Request: Retype the material in full, keeping every word the same.

The data:
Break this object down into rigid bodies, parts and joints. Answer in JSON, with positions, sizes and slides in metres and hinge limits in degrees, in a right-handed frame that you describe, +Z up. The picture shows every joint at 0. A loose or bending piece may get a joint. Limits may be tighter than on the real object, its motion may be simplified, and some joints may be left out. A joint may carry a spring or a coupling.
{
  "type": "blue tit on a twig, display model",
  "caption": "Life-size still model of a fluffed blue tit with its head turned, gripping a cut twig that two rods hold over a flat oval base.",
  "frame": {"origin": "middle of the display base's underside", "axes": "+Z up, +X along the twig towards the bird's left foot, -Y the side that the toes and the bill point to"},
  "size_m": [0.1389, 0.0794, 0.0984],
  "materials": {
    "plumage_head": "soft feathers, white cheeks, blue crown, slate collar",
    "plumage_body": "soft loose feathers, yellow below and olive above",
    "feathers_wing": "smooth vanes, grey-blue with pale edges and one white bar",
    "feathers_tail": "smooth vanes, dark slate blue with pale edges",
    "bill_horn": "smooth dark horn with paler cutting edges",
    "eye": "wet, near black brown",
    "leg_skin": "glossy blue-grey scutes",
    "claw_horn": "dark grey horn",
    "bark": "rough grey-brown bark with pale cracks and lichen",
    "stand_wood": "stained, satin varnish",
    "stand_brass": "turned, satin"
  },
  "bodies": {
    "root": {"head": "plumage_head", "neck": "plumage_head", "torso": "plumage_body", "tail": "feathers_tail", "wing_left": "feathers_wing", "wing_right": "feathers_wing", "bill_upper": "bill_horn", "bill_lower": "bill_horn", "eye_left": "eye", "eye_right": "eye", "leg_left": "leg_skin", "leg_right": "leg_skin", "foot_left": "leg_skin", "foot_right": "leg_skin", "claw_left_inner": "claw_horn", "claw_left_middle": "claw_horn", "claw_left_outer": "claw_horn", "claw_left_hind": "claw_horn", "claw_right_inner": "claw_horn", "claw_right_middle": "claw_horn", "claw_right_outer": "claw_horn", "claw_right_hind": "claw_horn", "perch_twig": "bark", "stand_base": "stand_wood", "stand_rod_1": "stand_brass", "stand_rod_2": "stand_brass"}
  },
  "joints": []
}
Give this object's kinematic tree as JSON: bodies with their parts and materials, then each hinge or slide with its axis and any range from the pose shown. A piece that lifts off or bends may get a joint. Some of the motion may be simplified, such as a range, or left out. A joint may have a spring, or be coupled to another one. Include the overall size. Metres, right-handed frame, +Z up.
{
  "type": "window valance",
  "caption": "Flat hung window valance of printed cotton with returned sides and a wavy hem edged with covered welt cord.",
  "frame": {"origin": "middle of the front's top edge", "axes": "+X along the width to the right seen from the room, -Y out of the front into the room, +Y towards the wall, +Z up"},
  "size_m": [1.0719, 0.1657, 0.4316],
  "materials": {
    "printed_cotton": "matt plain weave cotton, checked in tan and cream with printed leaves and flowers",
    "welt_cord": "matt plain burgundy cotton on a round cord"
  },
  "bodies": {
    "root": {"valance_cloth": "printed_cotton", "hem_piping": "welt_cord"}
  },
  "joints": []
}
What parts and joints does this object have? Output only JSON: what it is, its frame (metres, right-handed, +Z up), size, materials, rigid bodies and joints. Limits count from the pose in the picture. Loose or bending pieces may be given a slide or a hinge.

Worked answer:
Break this object down into rigid bodies, parts and joints. Answer in JSON, with positions, sizes and slides in metres and hinge limits in degrees, in a right-handed frame that you describe, +Z up. The picture shows every joint at 0. A loose or bending piece may get a joint. Limits may be tighter than on the real object, its motion may be simplified, and some joints may be left out. A joint may carry a spring or a coupling.
{
  "type": "blue tit on a twig, display model",
  "caption": "Life-size still model of a fluffed blue tit with its head turned, gripping a cut twig that two rods hold over a flat oval base.",
  "frame": {"origin": "middle of the display base's underside", "axes": "+Z up, +X along the twig towards the bird's left foot, -Y the side that the toes and the bill point to"},
  "size_m": [0.1389, 0.0794, 0.0984],
  "materials": {
    "plumage_head": "soft feathers, white cheeks, blue crown, slate collar",
    "plumage_body": "soft loose feathers, yellow below and olive above",
    "feathers_wing": "smooth vanes, grey-blue with pale edges and one white bar",
    "feathers_tail": "smooth vanes, dark slate blue with pale edges",
    "bill_horn": "smooth dark horn with paler cutting edges",
    "eye": "wet, near black brown",
    "leg_skin": "glossy blue-grey scutes",
    "claw_horn": "dark grey horn",
    "bark": "rough grey-brown bark with pale cracks and lichen",
    "stand_wood": "stained, satin varnish",
    "stand_brass": "turned, satin"
  },
  "bodies": {
    "root": {"head": "plumage_head", "neck": "plumage_head", "torso": "plumage_body", "tail": "feathers_tail", "wing_left": "feathers_wing", "wing_right": "feathers_wing", "bill_upper": "bill_horn", "bill_lower": "bill_horn", "eye_left": "eye", "eye_right": "eye", "leg_left": "leg_skin", "leg_right": "leg_skin", "foot_left": "leg_skin", "foot_right": "leg_skin", "claw_left_inner": "claw_horn", "claw_left_middle": "claw_horn", "claw_left_outer": "claw_horn", "claw_left_hind": "claw_horn", "claw_right_inner": "claw_horn", "claw_right_middle": "claw_horn", "claw_right_outer": "claw_horn", "claw_right_hind": "claw_horn", "perch_twig": "bark", "stand_base": "stand_wood", "stand_rod_1": "stand_brass", "stand_rod_2": "stand_brass"}
  },
  "joints": []
}
Give this object's kinematic tree as JSON: bodies with their parts and materials, then each hinge or slide with its axis and any range from the pose shown. A piece that lifts off or bends may get a joint. Some of the motion may be simplified, such as a range, or left out. A joint may have a spring, or be coupled to another one. Include the overall size. Metres, right-handed frame, +Z up.
{
  "type": "window valance",
  "caption": "Flat hung window valance of printed cotton with returned sides and a wavy hem edged with covered welt cord.",
  "frame": {"origin": "middle of the front's top edge", "axes": "+X along the width to the right seen from the room, -Y out of the front into the room, +Y towards the wall, +Z up"},
  "size_m": [1.0719, 0.1657, 0.4316],
  "materials": {
    "printed_cotton": "matt plain weave cotton, checked in tan and cream with printed leaves and flowers",
    "welt_cord": "matt plain burgundy cotton on a round cord"
  },
  "bodies": {
    "root": {"valance_cloth": "printed_cotton", "hem_piping": "welt_cord"}
  },
  "joints": []
}
What parts and joints does this object have? Output only JSON: what it is, its frame (metres, right-handed, +Z up), size, materials, rigid bodies and joints. Limits count from the pose in the picture. Loose or bending pieces may be given a slide or a hinge.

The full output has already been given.